15 thoughts on “VGA Expropriator – analogue video synthesizer”

  1. Looks very interesting. I was hoping for a schematic, but wasn’t quite able to deduce some of the connections shown in the wiring picture :P

  2. Great stuff, real nice :)
    I love the interior, pure chaos.
    I have a slight curiosity regarding how you manage to mix the beams with the video at such high resolutions and not lose video quality, I mean, it needs a lot of bandwith, right?

  3. bq. how you manage to mix the beams with the video at such high resolutions and not lose video quality, I mean, it needs a lot of bandwith, right?

    i’m going to claim luck on that one ; )
    but yeah, at 120Hz refresh rate, i had one colour component start to separate because it was wired with a twisted pair and the rest weren’t (well presumably that was the reason). some tens of nano seconds out it would be. was on a breakout box mind you but still, less than 1/2 a metre of cable.
    there is kind of a point where a connection starts to become a “transmission line” and this point gets shorter at higher speeds apparently.

    but i’ve been using high-speed cmos mainly, but not exclusively. one of the real 80’s type posterization effects (pretty much just a nand-gate) looked way better with a normal cmos than with the HC equiv… or maybe that was a ttl actually.. hm. i’ve already forgotten which one i used in the end… but different varieties of the same chips do give different visual qualities…. an underlying factor here is that “bad” quality becomes good aesthetics in many respects.

  4. Yeah, it is a bit hard to see what is connected to what!

    What’s going on with horizontal position? And this cue/wiper fade you talk about?

  5. brian, you can’t blame me for having so many wuestions but for a nerd like me, block diagrams are just the beginning!

    How do you get the signals in? VGA I assume, then it splits them for the breakout which mixes them…
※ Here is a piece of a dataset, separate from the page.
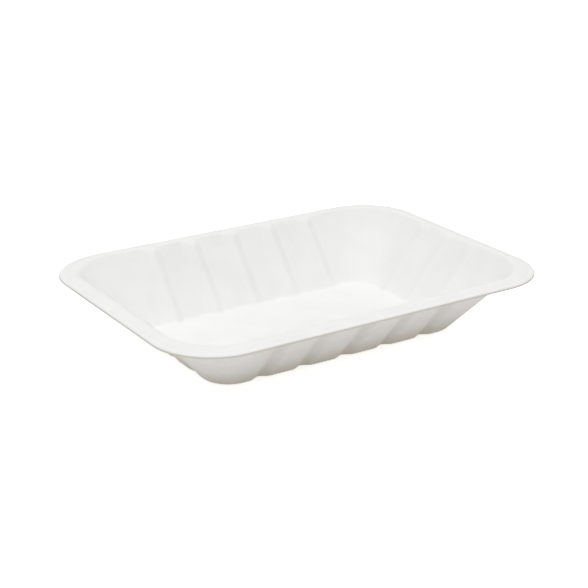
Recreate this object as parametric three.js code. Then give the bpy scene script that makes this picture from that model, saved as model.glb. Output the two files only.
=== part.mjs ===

    Then what? I know they go back in, but how are they mixed with audio, and how do the digital chips control stuff ?

  6. Brilliant! Really top-notch work.
    These are the exact effects I want to create.
    I wish I understood the circuits enough to create my own vidsynth.
    Will you be selling these at some point?

  7. Dont know the difference. I’d call this artsy… rather than geeky. I’m sure there are thousands of geeks screaming about how there is no RF shielding and every cable is not coax and he didn’t spend $99999 for PCB manufacturing…

    Either way… I solved my “mixer” problem,thing. Instead of rotary knobs, I’ll use 9 spst switches… I think it provides me more flexibility…

    What I’ll do is wire 1 to R, 1 to B, 1 to G, and that all 3 to red on the monitor/whatever. Then, 1 to B, 1 to G, 1 to R, and wire that to blue.

    So you could combine let’s say… red and blue, and send them to blue channel, or send red to blue and green.

    Cool!

    Now… How do you get these vertical audio traces?

  8. bq. What I’ll do is wire 1 to R…

    this sounds like a decent system…
    been trying to get my head around colour mixing for a while…
    “problem” i have is connecting knobs to ground turns everything into sort of a weird network of interrelated everything.

    next colour mixer i plan to build will have 3 knobs for each colour… one to cut each channel and the other 2 to send the source to each other colour output. so the green output you can turn both knobs to G to pass the green source straight to the green output, or one knob to send G source to R and the other knob to send G source to B… not sure how this will work with 9 knobs, only tried it with one colour source, and the results were quite weird and unexpected.

    i think that this will be quite slow going initially as far as setting up… but i’d like to host a diy video synth forum to get a bit of “open source” action going on the video hack front. a lot of people have been asking about how to get their feet wet with this sort of thing so a forum would seem to make sense.

    this is the address: http://vidisynth.mediumrecords.com/forum/ and i do hope to get some basic info and maybe tutorials on there soon (ish)

  9. btw:

    bq. there are thousands of geeks screaming about how there is no RF shielding

    no way! the whole box is one big shield.

    oh, and about the forum… those of you out there who know a thing about logic, video, audio, etc. (you know who you are) … please just register a user name and start posting some shit!

  10. will you publish the schematic at some point, or have you decided to keep it secret ?

    I think that a lot of people (including me) would benefit from a schematic, since hands-on is the best way to learn and understand,
    specially for people with limited electronic skills. And it would likely give a bit of life at the quite dead forum.

  11. bq. will you publish the schematic at some point, or have you decided to keep it secret ?

    a bit of both actually.

    but the forum’s not dead… it’s still in the foetus stage.